### Request
Reproduce the listing that follows with no differences at all.

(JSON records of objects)
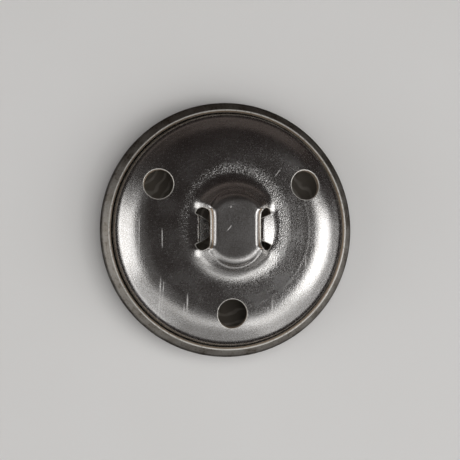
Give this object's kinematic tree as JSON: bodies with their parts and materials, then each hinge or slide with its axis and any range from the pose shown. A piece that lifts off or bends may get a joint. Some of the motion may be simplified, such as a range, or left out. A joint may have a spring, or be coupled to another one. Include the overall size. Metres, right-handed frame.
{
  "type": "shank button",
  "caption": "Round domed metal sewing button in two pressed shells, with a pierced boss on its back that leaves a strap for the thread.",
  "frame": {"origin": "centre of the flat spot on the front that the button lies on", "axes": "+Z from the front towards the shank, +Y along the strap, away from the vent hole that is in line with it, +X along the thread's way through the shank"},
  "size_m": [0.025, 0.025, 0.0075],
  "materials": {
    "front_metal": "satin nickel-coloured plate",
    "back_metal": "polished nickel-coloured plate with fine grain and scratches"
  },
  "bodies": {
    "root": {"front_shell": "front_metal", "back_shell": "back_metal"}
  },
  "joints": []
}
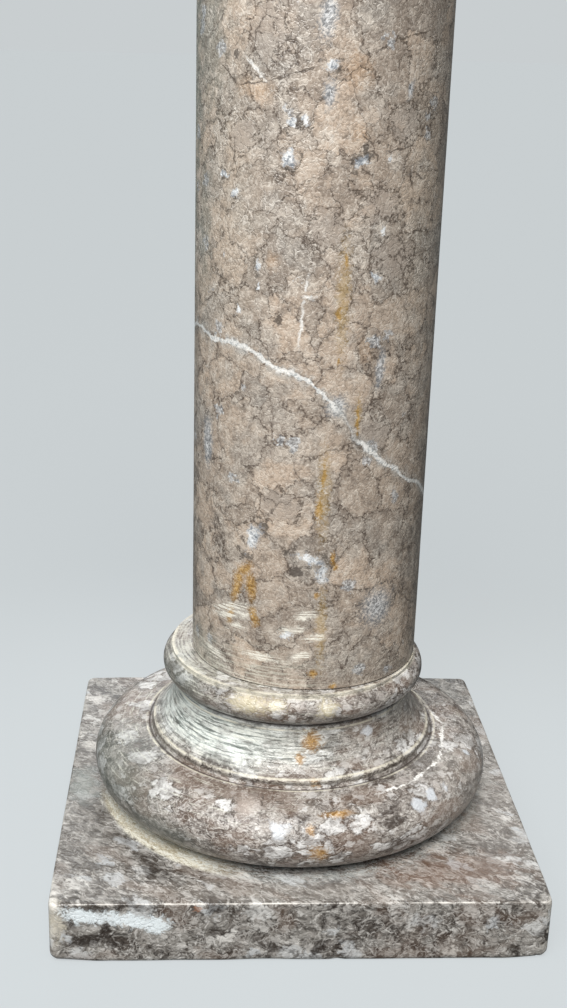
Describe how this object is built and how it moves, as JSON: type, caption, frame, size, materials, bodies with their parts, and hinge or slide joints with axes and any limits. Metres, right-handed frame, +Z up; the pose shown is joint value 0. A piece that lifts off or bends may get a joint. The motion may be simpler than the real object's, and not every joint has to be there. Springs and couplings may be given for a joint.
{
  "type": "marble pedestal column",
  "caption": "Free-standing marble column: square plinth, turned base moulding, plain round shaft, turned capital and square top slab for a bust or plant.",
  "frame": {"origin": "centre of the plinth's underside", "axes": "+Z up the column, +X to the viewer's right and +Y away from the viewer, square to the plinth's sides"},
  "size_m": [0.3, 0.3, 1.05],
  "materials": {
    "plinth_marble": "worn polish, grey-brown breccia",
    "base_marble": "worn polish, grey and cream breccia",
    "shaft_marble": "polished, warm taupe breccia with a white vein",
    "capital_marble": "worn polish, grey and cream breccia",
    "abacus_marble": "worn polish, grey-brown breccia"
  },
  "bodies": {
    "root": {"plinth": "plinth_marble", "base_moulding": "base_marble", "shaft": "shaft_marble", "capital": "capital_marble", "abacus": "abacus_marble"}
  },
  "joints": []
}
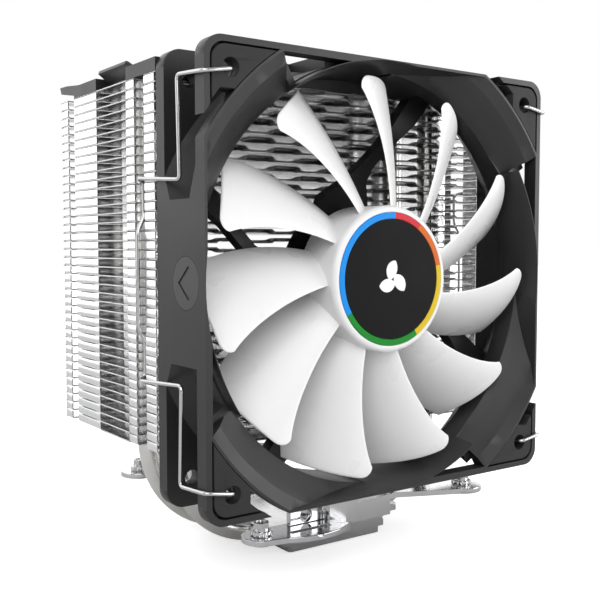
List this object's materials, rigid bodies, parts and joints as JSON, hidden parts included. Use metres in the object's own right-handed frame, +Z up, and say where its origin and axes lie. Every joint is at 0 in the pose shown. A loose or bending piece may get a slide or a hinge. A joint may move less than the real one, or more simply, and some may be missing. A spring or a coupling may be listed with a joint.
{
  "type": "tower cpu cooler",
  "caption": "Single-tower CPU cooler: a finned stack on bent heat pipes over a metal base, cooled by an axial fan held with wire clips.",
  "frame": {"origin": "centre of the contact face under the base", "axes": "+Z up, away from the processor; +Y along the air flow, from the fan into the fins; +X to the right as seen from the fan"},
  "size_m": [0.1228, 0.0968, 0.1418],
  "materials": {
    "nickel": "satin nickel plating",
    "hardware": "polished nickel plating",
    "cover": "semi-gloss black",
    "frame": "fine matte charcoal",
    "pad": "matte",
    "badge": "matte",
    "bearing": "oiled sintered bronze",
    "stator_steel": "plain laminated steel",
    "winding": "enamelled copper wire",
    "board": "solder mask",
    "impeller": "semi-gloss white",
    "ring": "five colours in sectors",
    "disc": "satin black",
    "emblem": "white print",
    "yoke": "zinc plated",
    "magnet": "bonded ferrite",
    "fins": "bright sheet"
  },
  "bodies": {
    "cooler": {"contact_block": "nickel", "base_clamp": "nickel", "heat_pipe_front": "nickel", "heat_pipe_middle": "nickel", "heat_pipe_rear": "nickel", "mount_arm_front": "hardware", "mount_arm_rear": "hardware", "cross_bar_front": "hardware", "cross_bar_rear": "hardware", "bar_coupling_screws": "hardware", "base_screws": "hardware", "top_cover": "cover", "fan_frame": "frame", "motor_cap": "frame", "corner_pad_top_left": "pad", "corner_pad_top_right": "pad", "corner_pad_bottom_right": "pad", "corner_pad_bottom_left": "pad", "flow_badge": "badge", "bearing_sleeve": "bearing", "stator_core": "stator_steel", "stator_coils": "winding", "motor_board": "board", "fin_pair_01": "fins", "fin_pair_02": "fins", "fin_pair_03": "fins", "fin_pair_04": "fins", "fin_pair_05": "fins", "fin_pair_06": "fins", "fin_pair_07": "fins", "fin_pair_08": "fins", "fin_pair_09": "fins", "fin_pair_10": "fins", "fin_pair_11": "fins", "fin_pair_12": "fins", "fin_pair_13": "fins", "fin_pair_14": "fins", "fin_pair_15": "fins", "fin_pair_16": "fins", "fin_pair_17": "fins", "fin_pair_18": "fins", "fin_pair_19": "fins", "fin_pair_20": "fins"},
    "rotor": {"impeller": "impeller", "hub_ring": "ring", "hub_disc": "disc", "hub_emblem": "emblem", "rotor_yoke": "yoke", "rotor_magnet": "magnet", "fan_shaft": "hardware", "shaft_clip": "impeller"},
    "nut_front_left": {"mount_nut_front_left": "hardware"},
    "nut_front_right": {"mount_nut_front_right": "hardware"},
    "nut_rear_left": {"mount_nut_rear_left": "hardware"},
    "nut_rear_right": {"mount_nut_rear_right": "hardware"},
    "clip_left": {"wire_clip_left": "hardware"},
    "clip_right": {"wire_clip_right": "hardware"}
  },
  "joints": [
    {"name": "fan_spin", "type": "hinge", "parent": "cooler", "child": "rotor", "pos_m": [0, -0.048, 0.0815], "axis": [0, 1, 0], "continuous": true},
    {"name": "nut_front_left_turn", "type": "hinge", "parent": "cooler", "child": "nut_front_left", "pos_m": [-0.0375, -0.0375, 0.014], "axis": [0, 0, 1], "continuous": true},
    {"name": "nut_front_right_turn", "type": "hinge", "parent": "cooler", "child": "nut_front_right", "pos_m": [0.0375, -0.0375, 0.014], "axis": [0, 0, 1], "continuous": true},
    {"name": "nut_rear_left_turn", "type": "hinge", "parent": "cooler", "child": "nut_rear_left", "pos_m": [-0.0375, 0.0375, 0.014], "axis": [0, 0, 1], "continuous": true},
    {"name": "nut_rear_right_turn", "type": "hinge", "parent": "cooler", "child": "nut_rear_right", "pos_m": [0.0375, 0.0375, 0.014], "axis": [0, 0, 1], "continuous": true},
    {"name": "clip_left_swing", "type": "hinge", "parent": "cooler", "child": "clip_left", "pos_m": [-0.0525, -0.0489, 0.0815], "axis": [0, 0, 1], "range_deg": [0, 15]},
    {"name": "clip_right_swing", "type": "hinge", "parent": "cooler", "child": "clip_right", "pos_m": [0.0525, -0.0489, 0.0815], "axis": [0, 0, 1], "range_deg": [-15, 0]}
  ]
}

### Exercise answer
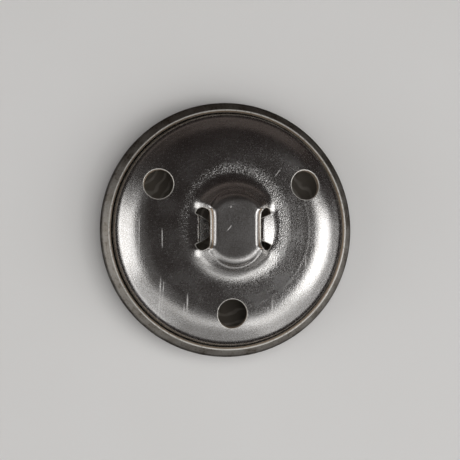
Give this object's kinematic tree as JSON: bodies with their parts and materials, then each hinge or slide with its axis and any range from the pose shown. A piece that lifts off or bends may get a joint. Some of the motion may be simplified, such as a range, or left out. A joint may have a spring, or be coupled to another one. Include the overall size. Metres, right-handed frame.
{
  "type": "shank button",
  "caption": "Round domed metal sewing button in two pressed shells, with a pierced boss on its back that leaves a strap for the thread.",
  "frame": {"origin": "centre of the flat spot on the front that the button lies on", "axes": "+Z from the front towards the shank, +Y along the strap, away from the vent hole that is in line with it, +X along the thread's way through the shank"},
  "size_m": [0.025, 0.025, 0.0075],
  "materials": {
    "front_metal": "satin nickel-coloured plate",
    "back_metal": "polished nickel-coloured plate with fine grain and scratches"
  },
  "bodies": {
    "root": {"front_shell": "front_metal", "back_shell": "back_metal"}
  },
  "joints": []
}
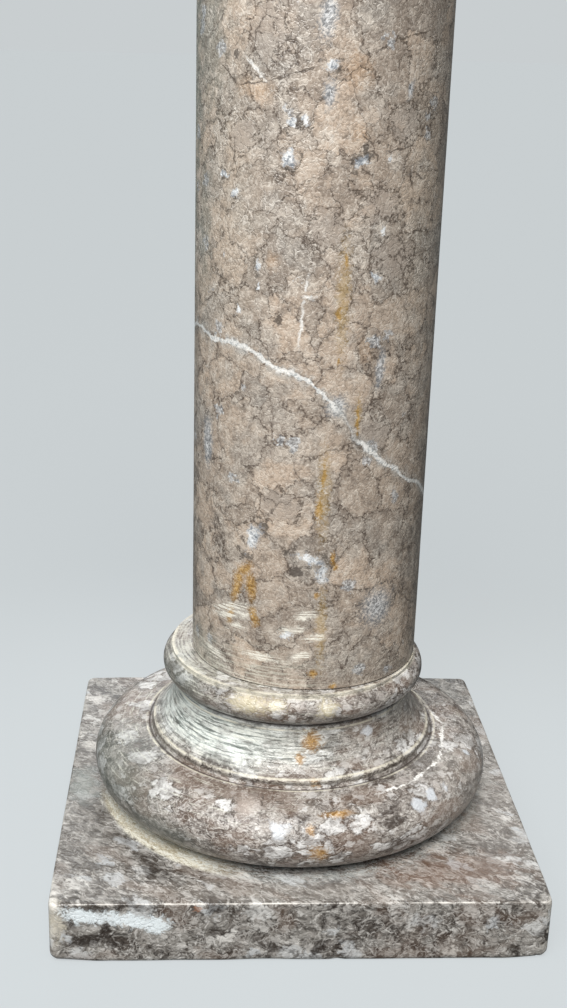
Describe how this object is built and how it moves, as JSON: type, caption, frame, size, materials, bodies with their parts, and hinge or slide joints with axes and any limits. Metres, right-handed frame, +Z up; the pose shown is joint value 0. A piece that lifts off or bends may get a joint. The motion may be simpler than the real object's, and not every joint has to be there. Springs and couplings may be given for a joint.
{
  "type": "marble pedestal column",
  "caption": "Free-standing marble column: square plinth, turned base moulding, plain round shaft, turned capital and square top slab for a bust or plant.",
  "frame": {"origin": "centre of the plinth's underside", "axes": "+Z up the column, +X to the viewer's right and +Y away from the viewer, square to the plinth's sides"},
  "size_m": [0.3, 0.3, 1.05],
  "materials": {
    "plinth_marble": "worn polish, grey-brown breccia",
    "base_marble": "worn polish, grey and cream breccia",
    "shaft_marble": "polished, warm taupe breccia with a white vein",
    "capital_marble": "worn polish, grey and cream breccia",
    "abacus_marble": "worn polish, grey-brown breccia"
  },
  "bodies": {
    "root": {"plinth": "plinth_marble", "base_moulding": "base_marble", "shaft": "shaft_marble", "capital": "capital_marble", "abacus": "abacus_marble"}
  },
  "joints": []
}
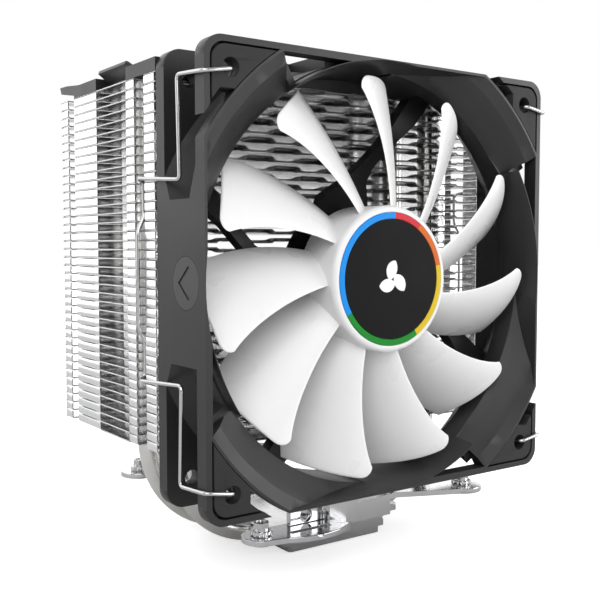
List this object's materials, rigid bodies, parts and joints as JSON, hidden parts included. Use metres in the object's own right-handed frame, +Z up, and say where its origin and axes lie. Every joint is at 0 in the pose shown. A loose or bending piece may get a slide or a hinge. A joint may move less than the real one, or more simply, and some may be missing. A spring or a coupling may be listed with a joint.
{
  "type": "tower cpu cooler",
  "caption": "Single-tower CPU cooler: a finned stack on bent heat pipes over a metal base, cooled by an axial fan held with wire clips.",
  "frame": {"origin": "centre of the contact face under the base", "axes": "+Z up, away from the processor; +Y along the air flow, from the fan into the fins; +X to the right as seen from the fan"},
  "size_m": [0.1228, 0.0968, 0.1418],
  "materials": {
    "nickel": "satin nickel plating",
    "hardware": "polished nickel plating",
    "cover": "semi-gloss black",
    "frame": "fine matte charcoal",
    "pad": "matte",
    "badge": "matte",
    "bearing": "oiled sintered bronze",
    "stator_steel": "plain laminated steel",
    "winding": "enamelled copper wire",
    "board": "solder mask",
    "impeller": "semi-gloss white",
    "ring": "five colours in sectors",
    "disc": "satin black",
    "emblem": "white print",
    "yoke": "zinc plated",
    "magnet": "bonded ferrite",
    "fins": "bright sheet"
  },
  "bodies": {
    "cooler": {"contact_block": "nickel", "base_clamp": "nickel", "heat_pipe_front": "nickel", "heat_pipe_middle": "nickel", "heat_pipe_rear": "nickel", "mount_arm_front": "hardware", "mount_arm_rear": "hardware", "cross_bar_front": "hardware", "cross_bar_rear": "hardware", "bar_coupling_screws": "hardware", "base_screws": "hardware", "top_cover": "cover", "fan_frame": "frame", "motor_cap": "frame", "corner_pad_top_left": "pad", "corner_pad_top_right": "pad", "corner_pad_bottom_right": "pad", "corner_pad_bottom_left": "pad", "flow_badge": "badge", "bearing_sleeve": "bearing", "stator_core": "stator_steel", "stator_coils": "winding", "motor_board": "board", "fin_pair_01": "fins", "fin_pair_02": "fins", "fin_pair_03": "fins", "fin_pair_04": "fins", "fin_pair_05": "fins", "fin_pair_06": "fins", "fin_pair_07": "fins", "fin_pair_08": "fins", "fin_pair_09": "fins", "fin_pair_10": "fins", "fin_pair_11": "fins", "fin_pair_12": "fins", "fin_pair_13": "fins", "fin_pair_14": "fins", "fin_pair_15": "fins", "fin_pair_16": "fins", "fin_pair_17": "fins", "fin_pair_18": "fins", "fin_pair_19": "fins", "fin_pair_20": "fins"},
    "rotor": {"impeller": "impeller", "hub_ring": "ring", "hub_disc": "disc", "hub_emblem": "emblem", "rotor_yoke": "yoke", "rotor_magnet": "magnet", "fan_shaft": "hardware", "shaft_clip": "impeller"},
    "nut_front_left": {"mount_nut_front_left": "hardware"},
    "nut_front_right": {"mount_nut_front_right": "hardware"},
    "nut_rear_left": {"mount_nut_rear_left": "hardware"},
    "nut_rear_right": {"mount_nut_rear_right": "hardware"},
    "clip_left": {"wire_clip_left": "hardware"},
    "clip_right": {"wire_clip_right": "hardware"}
  },
  "joints": [
    {"name": "fan_spin", "type": "hinge", "parent": "cooler", "child": "rotor", "pos_m": [0, -0.048, 0.0815], "axis": [0, 1, 0], "continuous": true},
    {"name": "nut_front_left_turn", "type": "hinge", "parent": "cooler", "child": "nut_front_left", "pos_m": [-0.0375, -0.0375, 0.014], "axis": [0, 0, 1], "continuous": true},
    {"name": "nut_front_right_turn", "type": "hinge", "parent": "cooler", "child": "nut_front_right", "pos_m": [0.0375, -0.0375, 0.014], "axis": [0, 0, 1], "continuous": true},
    {"name": "nut_rear_left_turn", "type": "hinge", "parent": "cooler", "child": "nut_rear_left", "pos_m": [-0.0375, 0.0375, 0.014], "axis": [0, 0, 1], "continuous": true},
    {"name": "nut_rear_right_turn", "type": "hinge", "parent": "cooler", "child": "nut_rear_right", "pos_m": [0.0375, 0.0375, 0.014], "axis": [0, 0, 1], "continuous": true},
    {"name": "clip_left_swing", "type": "hinge", "parent": "cooler", "child": "clip_left", "pos_m": [-0.0525, -0.0489, 0.0815], "axis": [0, 0, 1], "range_deg": [0, 15]},
    {"name": "clip_right_swing", "type": "hinge", "parent": "cooler", "child": "clip_right", "pos_m": [0.0525, -0.0489, 0.0815], "axis": [0, 0, 1], "range_deg": [-15, 0]}
  ]
}